A starter Galician gaita from a working maker (Antón Corral, Seivane, Carballo) costs 600 to 1,200 EUR; a high-end professional instrument runs 2,500 EUR or more. Conservatorio de Música Tradicional e Folque in Lalín (Galicia) and the Escuela de Música Tradicional in Llanera (Asturias) are the principal formal teaching institutions. Standard pedagogy: Carlos Núñez’s published method work, the Real Banda de Gaitas teaching materials, and the long-running summer schools at the Festival de Ortigueira.

Frequently Asked Questions

Is the Galician gaita the same as the Scottish bagpipe?
No. They share the bag-and-drone-and-chanter family architecture but use different scales, different reed designs, different ornamentation systems, and different repertoire.

How many drones does the Galician gaita have?
One to three. The standard contemporary instrument has one bass drone (roncón), with a second middle drone (ronquillo) and an optional third (chillón) added by some players.

What is the difference between the Galician and Asturian gaitas?
Different tunings (Galician most commonly in B-flat and C, Asturian most commonly in C and B-flat as well but with a slightly different sub-set), different ornament languages, and different traditional repertoires. The instruments look very similar to outsiders.
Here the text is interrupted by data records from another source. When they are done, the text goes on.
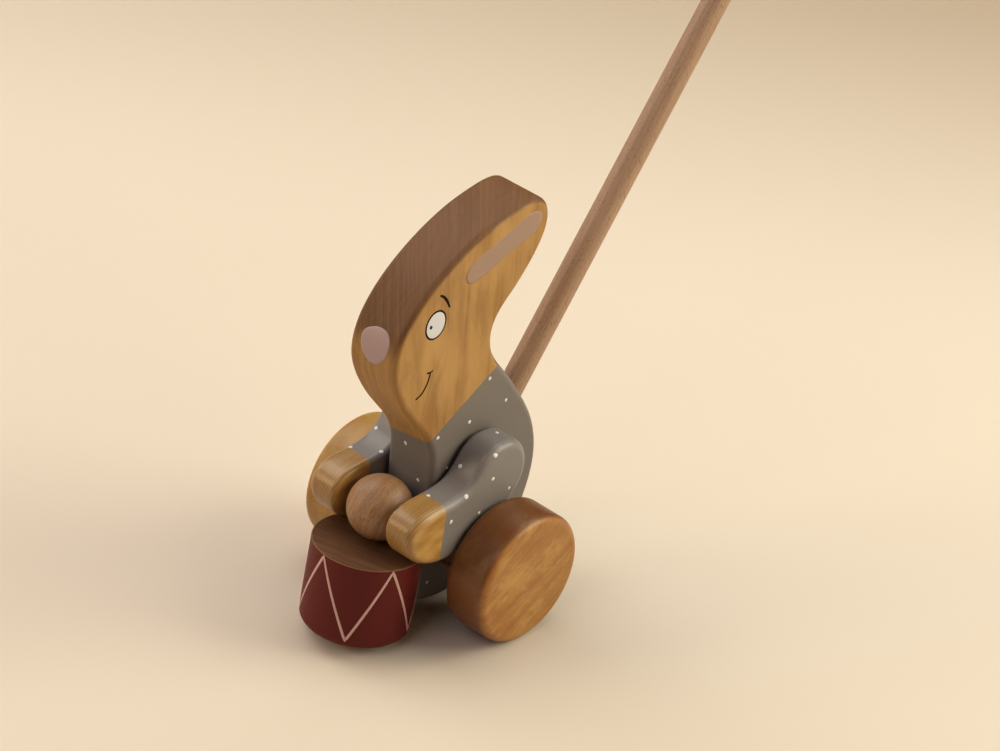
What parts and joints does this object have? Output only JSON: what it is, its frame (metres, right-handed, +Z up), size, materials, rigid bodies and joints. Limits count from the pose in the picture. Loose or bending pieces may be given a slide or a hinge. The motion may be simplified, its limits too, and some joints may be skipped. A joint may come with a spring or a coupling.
{
  "type": "push-along toy",
  "caption": "Wooden push-along rabbit drummer: flat rabbit figure on wheels whose arms beat a drum with a ball as it is pushed on a long stick.",
  "frame": {"origin": "on the floor, midway between the wheels, straight under the axle", "axes": "+X towards the rabbit's left wheel, along the axle; the rabbit faces -Y and the push stick leans back towards +Y; +Z up"},
  "size_m": [0.113, 0.4137, 0.4841],
  "materials": {
    "painted_board": "clear varnish on the head, grey satin paint with small white dots from the neck down",
    "painted_arm": "grey satin paint with small white dots, bare varnished hand",
    "red_drum": "dark red satin paint with a pale pink zigzag line, bare top",
    "wheel_wood": "warm gloss varnish",
    "stick_wood": "plain beech, lightly oiled",
    "ball_wood": "plain beech, lightly oiled",
    "dowel_wood": "plain beech"
  },
  "bodies": {
    "figure": {"figure_panel": "painted_board", "drum": "red_drum", "drum_dowels": "dowel_wood", "push_stick": "stick_wood", "grip_ball": "ball_wood"},
    "wheelset": {"axle": "dowel_wood", "wheel_left": "wheel_wood", "wheel_right": "wheel_wood", "cam_left": "dowel_wood", "cam_right": "dowel_wood"},
    "arms": {"arm_left": "painted_arm", "arm_right": "painted_arm", "shoulder_washer_left": "dowel_wood", "shoulder_washer_right": "dowel_wood", "shoulder_dowel": "dowel_wood", "hand_dowel": "dowel_wood"},
    "beater": {"beater_ball": "ball_wood"}
  },
  "joints": [
    {"name": "wheel_spin", "type": "hinge", "parent": "figure", "child": "wheelset", "pos_m": [0, 0, 0.03175], "axis": [1, 0, 0], "continuous": true},
    {"name": "arm_swing", "type": "hinge", "parent": "figure", "child": "arms", "pos_m": [0, 0.0047, 0.07509], "axis": [-1, 0, 0], "range_deg": [0, 30]},
    {"name": "ball_spin", "type": "hinge", "parent": "arms", "child": "beater", "pos_m": [0, -0.04065, 0.06045], "axis": [1, 0, 0], "continuous": true}
  ]
}
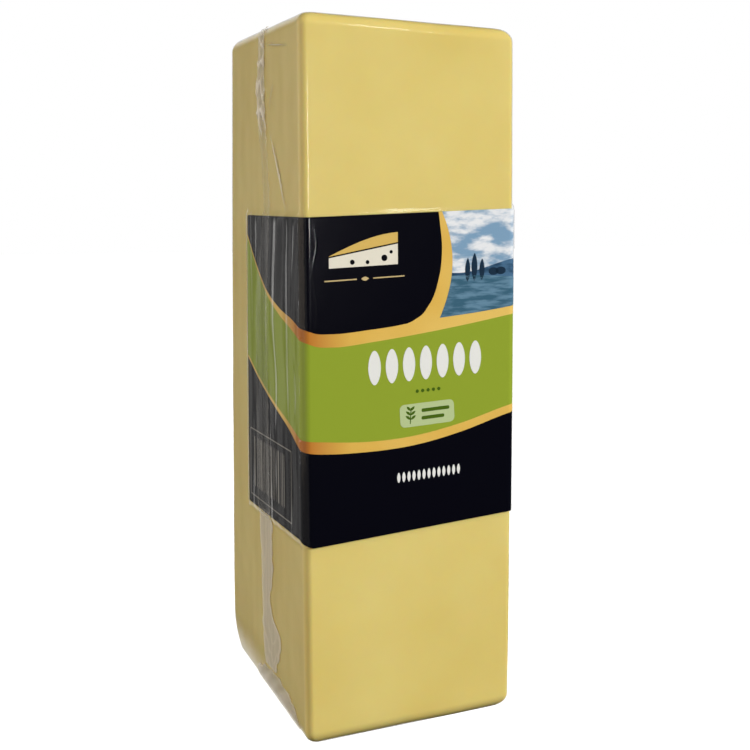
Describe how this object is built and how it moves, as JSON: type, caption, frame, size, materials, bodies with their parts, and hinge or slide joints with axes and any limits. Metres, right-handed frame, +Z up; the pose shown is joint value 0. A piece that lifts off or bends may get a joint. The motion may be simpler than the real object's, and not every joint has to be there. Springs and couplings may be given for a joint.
{
  "type": "cheddar block",
  "caption": "Tall rectangular deli block of pale yellow cheddar in clear shrink film, with a fin seam down one side and a plain printed label band round its middle.",
  "frame": {"origin": "middle of the foot that the block stands on", "axes": "+Z up along the block's length; -Y out of the printed front; -X out of the side with the fin seam"},
  "size_m": [0.0988, 0.106, 0.2984],
  "materials": {
    "cheese": "smooth young cheddar, pale butter yellow, seen through clear glossy film that clings to it",
    "label": "glossy printed film label in black, lime green, gold and a blue-toned picture",
    "film": "clear film, heat-sealed, crumpled and folded, whitish where it lies in layers"
  },
  "bodies": {
    "root": {"cheese_block": "cheese", "label_band": "label", "film_seam": "film", "foot_fold": "film", "end_seal": "film"}
  },
  "joints": []
}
Who is Hevia and what is the gaita electrónica?
José Ángel Hevia is an Asturian gaita player who, with engineer Miguel Dopico, developed an electronic MIDI-controllable bagpipe in the 1990s. His 1998 album Tierra de Nadie sold widely across Europe.

Is the gaita part of Celtic music?
The Galician and Asturian regional governments and the wider pan-Celtic festival circuit treat it as such. The historical and linguistic basis for that classification is debated by scholars; the cultural-and-musical practice is established.